**Your task**
Starting with the first line and ending with the line that holds "return unit(np.stack(whole, axis=1))", repeat the material exactly.
** begin Supplied material **
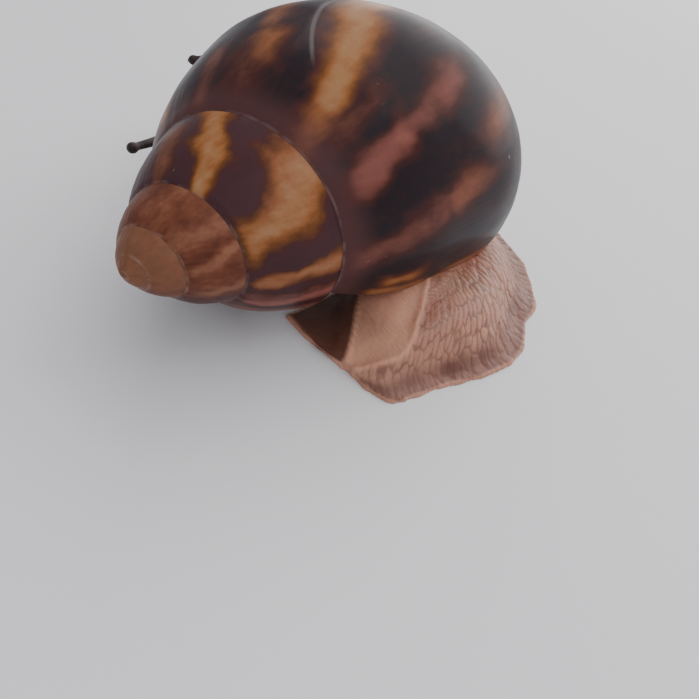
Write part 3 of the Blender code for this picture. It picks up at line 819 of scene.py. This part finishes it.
def relax(points, faces, weight, times):
    """Moves each point toward the middle of its neighbours, as far as its weight says."""
    following = np.roll(faces, -1, axis=1).ravel()
    here = np.concatenate([faces.ravel(), following])
    there = np.concatenate([following, faces.ravel()])
    count = np.bincount(here, minlength=len(points))
    share = 0.5 * np.broadcast_to(weight, len(points)) / count
    for _ in range(times):
        pull = np.stack([np.bincount(here, points[there, k], len(points)) for k in range(3)], axis=1)
        points = points + share[:, None] * (pull - count[:, None] * points)
    return points


def soft_joins(points):
    """1 where the neck, the head and the tentacles' roots run into one another."""
    weight = fade(-34.0, -28.0, points[:, 0])
    weight = weight * ease(1.5, 4.0, points[:, 2]) * (0.25 + 0.75 * ease(-55.0, -52.5, points[:, 0]))
    for axis in TENTACLES:
        near, at = distance_to_path(points, axis)
        weight = weight * (1 - fade(1.9, 2.6, near) * ease(0.06, 0.16, at))
    return weight


def outward_normals(points, faces):
    """Unit normals at the points of a mesh of quads."""
    corners = points[faces]
    flat = np.cross(corners[:, 2] - corners[:, 0], corners[:, 3] - corners[:, 1])
    at = faces.ravel()
    whole = [np.bincount(at, np.repeat(flat[:, k], 4), len(points)) for k in range(3)]
    return unit(np.stack(whole, axis=1))


# ---- where each point of the skin lies ----


def nearest_on(points, path):
    """Distance to the nearest point of a path, and which of its points that is."""
    nearest = np.full(len(points), 1e9)
    at = np.zeros(len(points), int)
    for k, spot in enumerate(path):
        distance = np.linalg.norm(points - spot, axis=1)
        at = np.where(distance < nearest, k, at)
        nearest = np.minimum(nearest, distance)
    return nearest, at


def along_foot(points):
    """Length along the foot, signed distance to its right, and share of the way to the margin."""
    shares = np.linspace(0, 1, FOOT_SAMPLES)
    path = smooth_path(FOOT_PATH, shares)
    ahead = unit(np.gradient(path, axis=0))
    across = np.stack([ahead[:, 1], -ahead[:, 0]], axis=1)
    length = np.concatenate([[0], np.cumsum(np.linalg.norm(np.diff(path, axis=0), axis=1))])
    right = smooth_path(RIGHT_REACH, shares) + margin_lobes(shares)
    left = smooth_path(LEFT_REACH, shares)
    at = nearest_on(points[:, :2], path)[1]
    offset = points[:, :2] - path[at]
    side = (offset * across[at]).sum(1)
    reach = np.where(side > 0, right[at], left[at])
    return length[at] + (offset * ahead[at]).sum(1), side, np.abs(side) / reach, shares[at]


def distance_to_path(points, knots):
    """Distance to a smooth path, and the share of the way along it."""
    nearest, at = nearest_on(points, smooth_path(knots, np.linspace(0, 1, PATH_SAMPLES)))
    return nearest, at / (PATH_SAMPLES - 1)


def on_collar(points):
    """1 on the mantle collar's own surface, falling to 0 off it, and the distance in from the wall."""
    made, faces = [], []
    add_rings(made, faces, mantle_rings())
    tree = BVHTree.FromPolygons([tuple(p) for p in made], faces)
    apex, axis, lip, growth = shell_frame()
    offset = points - apex
    ahead = offset @ growth
    close = (np.abs(ahead) < 22) & (offset @ lip > 0) & (ahead < 1.5) & (points[:, 2] > 3)
    wall = whorl_outline(WHORLS)
    gap, inwards = np.full(len(points), 9.0), np.full(len(points), 9.0)
    for k in np.flatnonzero(close):
        gap[k] = tree.find_nearest(Vector(points[k]))[3]
        drop = offset[k] @ axis
        off = np.linalg.norm(offset[k] - drop * axis)
        inwards[k] = np.linalg.norm(wall - (off, drop), axis=1).min()
    return fade(0.45, 1.0, gap), inwards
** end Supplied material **
**Solution to this task**
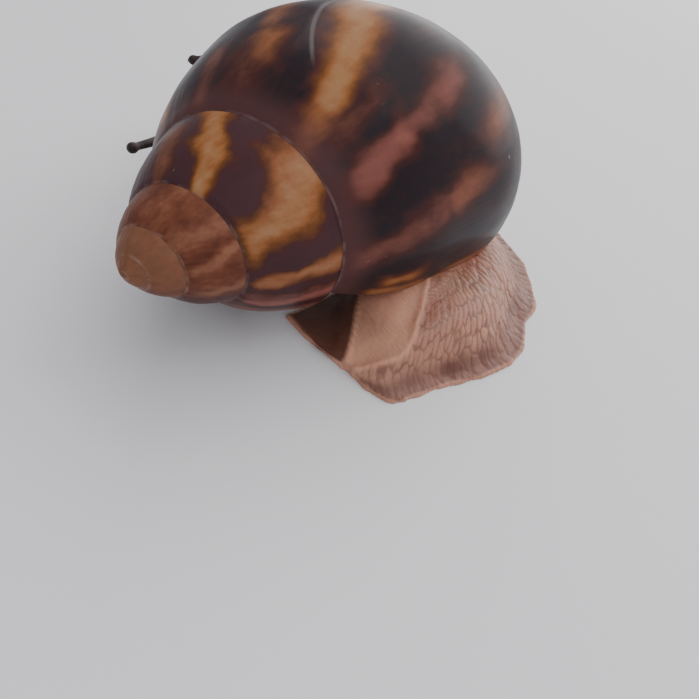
Write part 3 of the Blender code for this picture. It picks up at line 819 of scene.py. This part finishes it.
def relax(points, faces, weight, times):
    """Moves each point toward the middle of its neighbours, as far as its weight says."""
    following = np.roll(faces, -1, axis=1).ravel()
    here = np.concatenate([faces.ravel(), following])
    there = np.concatenate([following, faces.ravel()])
    count = np.bincount(here, minlength=len(points))
    share = 0.5 * np.broadcast_to(weight, len(points)) / count
    for _ in range(times):
        pull = np.stack([np.bincount(here, points[there, k], len(points)) for k in range(3)], axis=1)
        points = points + share[:, None] * (pull - count[:, None] * points)
    return points


def soft_joins(points):
    """1 where the neck, the head and the tentacles' roots run into one another."""
    weight = fade(-34.0, -28.0, points[:, 0])
    weight = weight * ease(1.5, 4.0, points[:, 2]) * (0.25 + 0.75 * ease(-55.0, -52.5, points[:, 0]))
    for axis in TENTACLES:
        near, at = distance_to_path(points, axis)
        weight = weight * (1 - fade(1.9, 2.6, near) * ease(0.06, 0.16, at))
    return weight


def outward_normals(points, faces):
    """Unit normals at the points of a mesh of quads."""
    corners = points[faces]
    flat = np.cross(corners[:, 2] - corners[:, 0], corners[:, 3] - corners[:, 1])
    at = faces.ravel()
    whole = [np.bincount(at, np.repeat(flat[:, k], 4), len(points)) for k in range(3)]
    return unit(np.stack(whole, axis=1))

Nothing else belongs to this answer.